On 18 November 2016, a standing committee meeting with experts and Member States took place in Brussels with the aim of discussing the revised version of the draft criteria. According to the Commission, the revised criteria clarify the scope of the World Health Organisation (WHO) definition of EDCs, the burden of proof, and the kind of scientific evidence that can be used to identify endocrine disruptors. After the meeting, only one Member State indicated that it would support the Commission’s proposed text, while four Member States were against the draft act, and two Member States indicated that they would abstain if they were required to vote. A staggering 17 Member States had not yet adopted a final position on the draft changes, and four Member States were absent.

The results of the meeting are consistent with campaigners’ predictions that the Commission’s latest revisions would likely not be enough to persuade Member States to accept the Commission’s proposals. Before the Commission’s change in approach, it was reported that Member States, including France, Italy, Spain and Germany, indicated that they would block the proposals. The main reason for this was that the Commission’s proposed wording would set an excessively high level of proof to classify a substance as an EDC.
 
Member States expressed concern over the proposed wording representing a shift away from the precautionary approach, traditionally favoured by the EU, and pointed out it was inconsistent with the WHO’s definition of an EDC. In particular, the change in the wording of the terms “negligible exposure” to “negligible risk”, which shifted EDC testing from a “hazard”-based to a “risk”-based assessment approach has been a cause for concern, especially for Germany. In documents outlining its position, Germany called on the Commission to elaborate on why the change in phrasing was necessary.

Campaigners at Pesticide Action Network Europe (PAN) stated that the Commission’s most recent revision to its proposals will “make life easier” for Member States because it maintains the status quo that the burden of proving that the chemical is not an EDC falls on the applicant. Therefore, according to PAN, Member States will not have the “impossible” challenge of proving a substance is a known EDC.

In addition, many Member States have continued to challenge whether the Commission is acting beyond the scope of its given mandate under the Plant Protection Products Regulation by changing the criteria.
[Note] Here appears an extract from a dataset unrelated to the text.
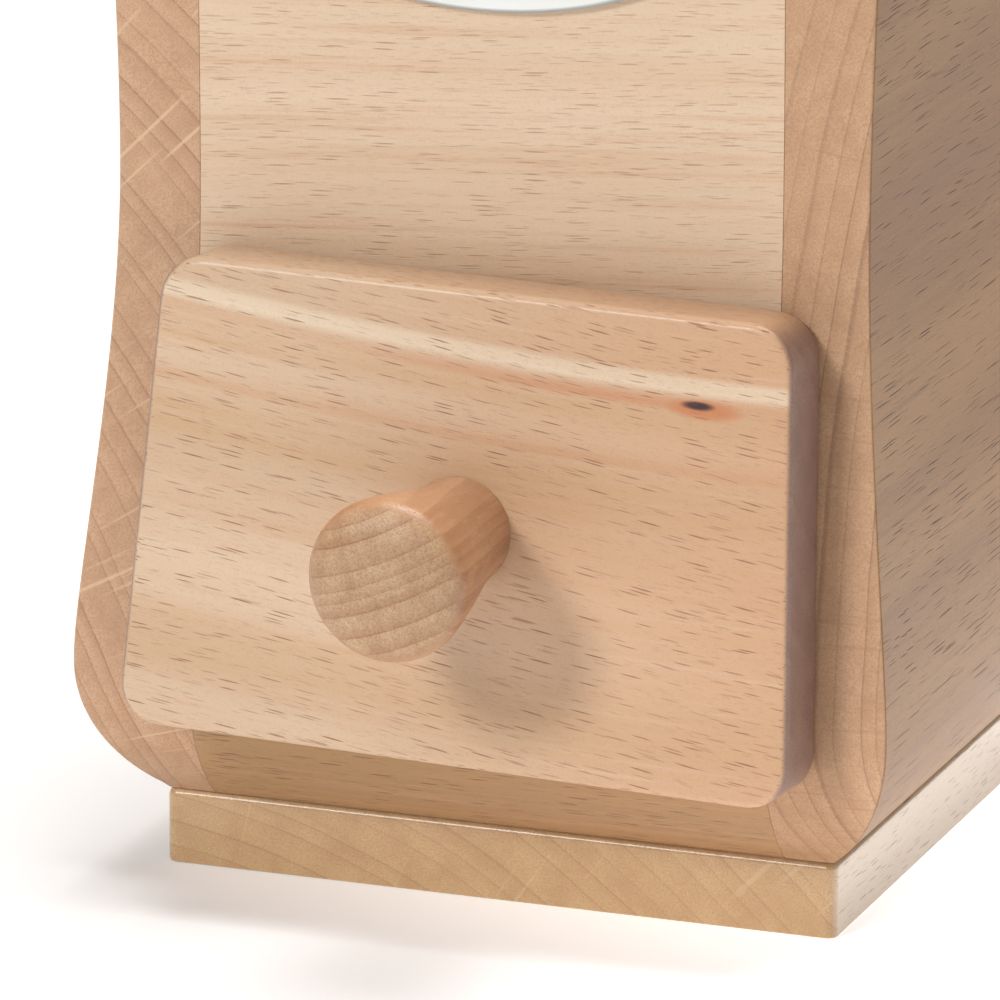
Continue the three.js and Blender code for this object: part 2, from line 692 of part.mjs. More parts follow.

Such concerns prompted the EU’s Commissioner for Health and Food Safety, Vytenis Andriukaitis, to publically rebut accusations that the Commission was exceeding its powers by introducing the suggested amendments to the Regulation which should in theory only be agreed upon by the EU legislature. He relied on the fact that the Regulation contained a provision which foresaw the possibility of introducing amendments “in light of scientific progress”.

A fourth meeting with experts and Member States is scheduled for the second half of December 2016 to discuss the revised version of the texts, in which the Commission has addressed the latest comments received from Member States regarding the burden of proof and the scope of the criteria.

Once the criteria for the identification of EDCs have entered into force, harmonised guidance will be necessary to ensure that they can be applied consistently and in a timely manner by applicants and authorities in the EU. EFSA and ECHA, supported by the Commission’s Joint Research Centre, declared that they will produce an outline of the guidance. A draft document is expected to be prepared during the first half of 2017 and made available for public consultation. The finalised guidance is anticipated for next year.